Wednesday 13 July 2011

Should Rowan Williams Resign?

This is the article, as I sent it, to the Gay Times. I did not know my opponent was Lesley Crawley, but there you go.

Many Anglicans in England perhaps do not realise to what extent LGBT people are going to be marginalised within the Church of England.

Of course LGBTs are already marginalised, in that anyone outside marriage who expresses their love for one another sexually is excluded from ministry and blessings. This exclusion does not involve those who have been divorced, which should be a biblical prohibition.

The Archbishop of Canterbury is only supposed to be first among peers, and much is honorary. But, like an American President, with the power to persuade, and the use of political levers, he can create power. This Archbishop has shown remarkable skill in leadership in both the Church of England and the Anglican Communion.

In 2003 he made his defining move to prevent Jeffrey John, a gay man who claimed a celibate relationship, from taking up the offer of Bishop of Reading. Years later, in 2010, he was intervening again, and this time the unwell Colin Slee kept a record of the encounters he had with the Archbishop. Made public only recently, Slee recorded how a shouting Williams made some committee members in Southwork, proposing Jeffrey John and Nicholas Holtam as their bishop candidates, cry; how a leak took place about these proposals from, apparently, Lambeth Palace; that Lambeth Palace instituted an enquiry (whose findings were made a secret in November 2010). Slee was annoyed that the Archbishop of York addressed Jeffrey John directly that it would do his friends no credit to leak his name, when Colin Slee and others had done no such thing.

If this looks like low political manoeuvring, then the Anglican Consultative Council meeting in Jamaica in 2009 was where the Archbishop managed to look both ways, confuse people present, and a rejected resolution became something passed rather like it.

This refers to what will make all the difference: the Anglican Communion Covenant. Having there caused a slight revising of the punitive Section 4, he claims, against other judgment, that it is not now punitive. But what is important is that this one person can insist, and gets his way, that this section now stays with the proposed Covenant, and this is what gives it teeth.

The effect of the Covenant is this: anything of controversy to some Anglican Churches, like the viciously homophobic ones in parts of Africa, goes into a process of delay and consideration at the centre of the Communion. To be involved in the conserving outcome, the Anglican Church of any one country must stay in this Covenant. The Archbishop of Canterbury is an Instrument of the Communion, and thus needs to be on board, and he only comes from the Church of England.

So the Church of England cannot do anything that would make the position of this Instrument of Communion in any way compromised. This Church won't have the freedom even to propose changes towards inclusion. This is why the Study Guide for Lent in 2011 was a one way argument: There Is No Alternative.

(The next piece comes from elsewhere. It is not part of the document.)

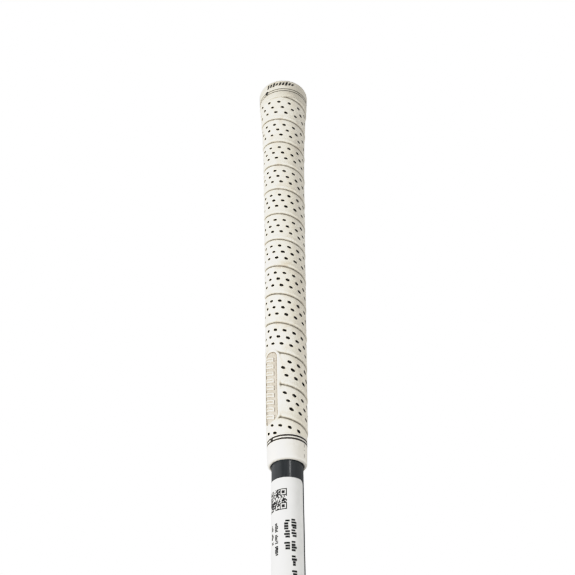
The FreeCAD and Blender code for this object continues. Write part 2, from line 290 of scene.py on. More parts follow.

The adoption of the Covenant really would be the final defeat for all liberal people, whether liberal theologically or socially, in the English Church.

Rowan Williams is a man who once included LGBT people within his theology, but since he has taken on "the job" (as he called it, once, when indicating his change of position) he has reversed the Christian ethic of self-sacrifice into the sacrifice of others to advance his bureaucracy, to create something more of an international Catholic Church where bishops and priests are preserved and hierarchical.

It is not just that he has sold his own soul, but that he seeks to impose his own ethic on every one else. He won't resign, because he is ramming this through: for the Church comes first; but he should be pushed before it is too late.

2 comments:

Mikeb said...

I was in Wales when rowan was archbishop. He was great then, took risks and promoted lgbt issues. In Canterbury he has been disappointing. He has trIed to keep the communion together whilst forgetting that the cofe is independant. He should have stuck with his old inclusive theology and though stuff you to the gafcon type bigots. We were all expecting this sort of radical leadership.

Whilst i agree with you Adrian, who the hell is going to replace him. I fear someone much worse

Pluralist (Adrian Worsfold) said...

I think you'd find James Jones to be better. Coming out of the evangelical camp, he started listening, and he did not follow the herd in voting for the Covenant. It could be ambition, but he is setting himself up as a candidate should the Covenant fail.